Given that $f(x)=\sin x^2$ for $x \in \mathbb{R}$. Then how to find the following limit $$\displaystyle\lim_{n \to \infty} \left(\sum_{k=1}^{ n}f\left(\frac{k}{n} \right) - n\int_0^1 f(x)dx \right) $$

The expression is looking familiar,so I tried by multipling the denominator and the numerator with $\frac{1}{n}$ and have $$\displaystyle\lim_{n \to \infty} \frac{\frac{1}{n}\sum_{k=1}^{ n}f\left(\frac{k}{n} \right) - \int_0^1 f(x)dx }{\frac{1}{n}} $$

Now we know that $$\displaystyle\lim_{n \to \infty} \frac{1}{n}\sum_{k=1}^{ n}f\left(\frac{k}{n} \right) =\int_0^1 f(x)dx $$ Hence it's a $\frac{0}{0}$ form .But how to proceed further from here?

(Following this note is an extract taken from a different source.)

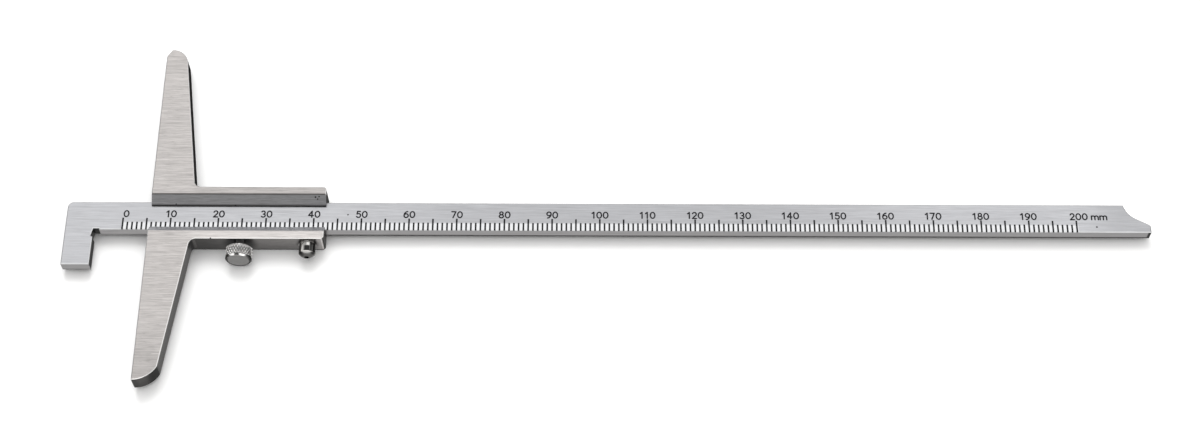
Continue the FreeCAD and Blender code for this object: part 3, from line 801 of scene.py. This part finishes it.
def build_floor():
    """A wide white table."""
    material, _, shader, _ = new_material("table_white", 0.0, 0.9)
    shader.inputs["Base Color"].default_value = TABLE_WHITE
    shader.inputs["Specular IOR Level"].default_value = 0.0
    grid = bmesh.new()
    bmesh.ops.create_grid(grid, x_segments=8, y_segments=8, size=TABLE_SIZE)
    data = bpy.data.meshes.new("table")
    grid.to_mesh(data)
    grid.free()
    data.materials.append(material)
    table = bpy.data.objects.new("table", data)
    bpy.context.scene.collection.objects.link(table)
    table.visible_glossy = False


def strip(tree, side, height, window, level):
    """A strip of light on one side of the surroundings, between the heights of a window with soft edges."""
    return every(tree, rising(tree, side, *STRIP_SPREAD, level), within(tree, height, *window))


def build_world():
    """Studio surroundings: bright above, dark below on the far side and round the tent's opening.

    Low strips of light stand at the front and at both flanks.
    """
    world = bpy.data.worlds.new("studio")
    bpy.context.scene.world = world
    world.use_nodes = True
    tree = world.node_tree
    direction = node(tree, "ShaderNodeTexCoord").outputs["Generated"]
    split = split_up(tree, direction)
    lateral = combine(tree, "ABSOLUTE", split["X"], 0.0)
    low = remap(tree, lateral, *LOW_SPREAD, *LOW_LIGHT)
    below = every(tree, rising(tree, split["Y"], *FAR_SIDE), falling(tree, split["Z"], *DEEP))
    low = every(tree, low, rest_of(tree, every(tree, below, DEEP_SHADE)))
    nearness = node(tree, "ShaderNodeVectorMath", {0: direction, 1: OPENING}, operation="DOT_PRODUCT")
    shade = remap(tree, nearness.outputs["Value"], *OPENING_SPREAD, *OPENING_LIGHT)
    high = every(tree, remap(tree, split["Y"], *HIGH_SPREAD, *HIGH_LIGHT), shade)
    rise = every(tree, combine(tree, "SUBTRACT", high, low), rising(tree, split["Z"], *HORIZON))
    around = combine(tree, "ADD", low, rise)
    front = strip(tree, every(tree, split["Y"], -1.0), split["Z"], FRONT_WINDOW, FRONT_LIGHT)
    flanks = strip(tree, lateral, split["Z"], FLANK_WINDOW, FLANK_LIGHT)
    background = tree.nodes["Background"]
    background.inputs["Color"].default_value = STUDIO_TINT
    tree.links.new(largest(tree, around, largest(tree, front, flanks)), background.inputs["Strength"])


def add_softbox(name, place, size, power):
    """A large round lamp at place, turned towards the gauge, which no metal mirrors."""
    lamp = bpy.data.lights.new(name, "AREA")
    lamp.shape = "DISK"
    lamp.size = size
    lamp.energy = power
    holder = bpy.data.objects.new(name, lamp)
    holder.location = place
    holder.rotation_euler = (LAMP_AIM - place).to_track_quat("-Z", "Y").to_euler()
    holder.visible_glossy = False
    bpy.context.scene.collection.objects.link(holder)


def build_camera():
    """The photograph's camera."""
    forward = Vector((0.0, math.sin(CAMERA_TILT), -math.cos(CAMERA_TILT)))
    right = Vector((1.0, 0.0, 0.0))
    turn = Matrix.Rotation(CAMERA_YAW, 3, "Z")
    forward, right = turn @ forward, turn @ right
    above = right.cross(forward)
    rolled_right = math.cos(CAMERA_ROLL) * right + math.sin(CAMERA_ROLL) * above
    rolled_above = math.cos(CAMERA_ROLL) * above - math.sin(CAMERA_ROLL) * right
    camera = bpy.data.cameras.new("camera")
    camera.sensor_fit = "HORIZONTAL"
    camera.sensor_width = SENSOR
    camera.lens = FOCAL_PIXELS / PHOTO_WIDTH * SENSOR
    camera.clip_start = 0.005
    camera.clip_end = 20.0
    holder = bpy.data.objects.new("camera", camera)
    pose = Matrix((rolled_right, rolled_above, -forward)).transposed().to_4x4()
    pose.translation = CAMERA_PLACE
    holder.matrix_world = pose
    bpy.context.scene.collection.objects.link(holder)
    bpy.context.scene.camera = holder


set_material("beam", beam_finish())
set_material("slide_body", slide_finish())
set_material("leaf_spring", spring_finish())
# The screws get painted shade on their outer ends and where their masks ask for it.
set_material("clamp_screw", turned_metal(
    "screw_steel", SCREW_STEEL, roughness=0.13, contrast=0.12, end_shade=0.325, painted_shade=clamp_soil))
set_material("clamp_pad", turned_metal("pad_brass", PAD_BRASS, roughness=0.32))
set_material("keeper_screw", turned_metal(
    "polished_steel", KEEPER_STEEL, roughness=0.12, ring=0.04, contrast=0.1, depth=0.001, end_shade=0.6,
    painted_shade=keeper_soil))
set_material("keeper_washer", turned_metal("washer_steel", WASHER_STEEL, roughness=0.24))

build_scale(mark_ink("scale_ink", SCALE_INK))
build_vernier(mark_ink("vernier_ink", VERNIER_INK))

build_floor()
build_world()
for lamp_name, lamp_place, lamp_size, lamp_power in LAMPS:
    add_softbox(lamp_name, lamp_place, lamp_size, lamp_power)
build_camera()
bpy.context.scene.view_settings.view_transform = "Standard"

Also I would like to ask if there is any generalized method to solve this types of problems means if $S_n$ is the limit sum of an integral and $ S_n \rightarrow S$ as $n \rightarrow \infty$ then how to find $\displaystyle \lim_{n \to \infty}\frac{S_n-S}{\frac{1}{n}}$?

Answer 1

I supposed you meant $$ S_n := \lim_{n \to \infty} \left( \sum_{k=1}^{n} f\left( \frac{k}{n} \right) - n \int_0^1 f(x) \, dx \right) $$

Notice, \begin{align} S_n &= \sum_{k=1}^n f(k/n) - n \int_{(k-1)/n}^{k/n} f(x) dx \\ &= n \sum_{k=1}^n \int_{(k-1)/n}^{k/n} f(k/n) - f(x) dx \end{align}

As $f \in C^2(\mathbb{R})$, $$ f(x) = f(k/n) + f'(k/n) (x-k/n) + \frac{f''(\zeta_k)}{2} (x-k/n)^2$$ for some $ \zeta_k \in ( \frac{k-1}{n}, \frac{k}{n} ) $

Thus, \begin{align} S_n &= - \sum_{k=1}^n \int_{(k-1)/n}^{k/n} f'(k/n) (x-k/n) + \frac{f''(\zeta_k)}{2} (x-k/n)^2 dx \\ &= \sum_{k=1}^n \frac{f'(k/n)}{2n} - \frac{f''(\zeta_k)}{6n^2} \end{align} As $$ \left\|\sum_{k=1}^n \frac{f''(\zeta_k)}{6n^2} \right\| \leq \frac{1}{6 n} \sup_{[0,1]} |f''| \rightarrow 0 $$ Therefore, $$ S_n = \int_0^1 \frac{f'(x)} {2} dx + o(1) $$ In the case $ f(x) =sin(x^2 )$ $$ S_n \rightarrow \frac{sin(1)} {2} $$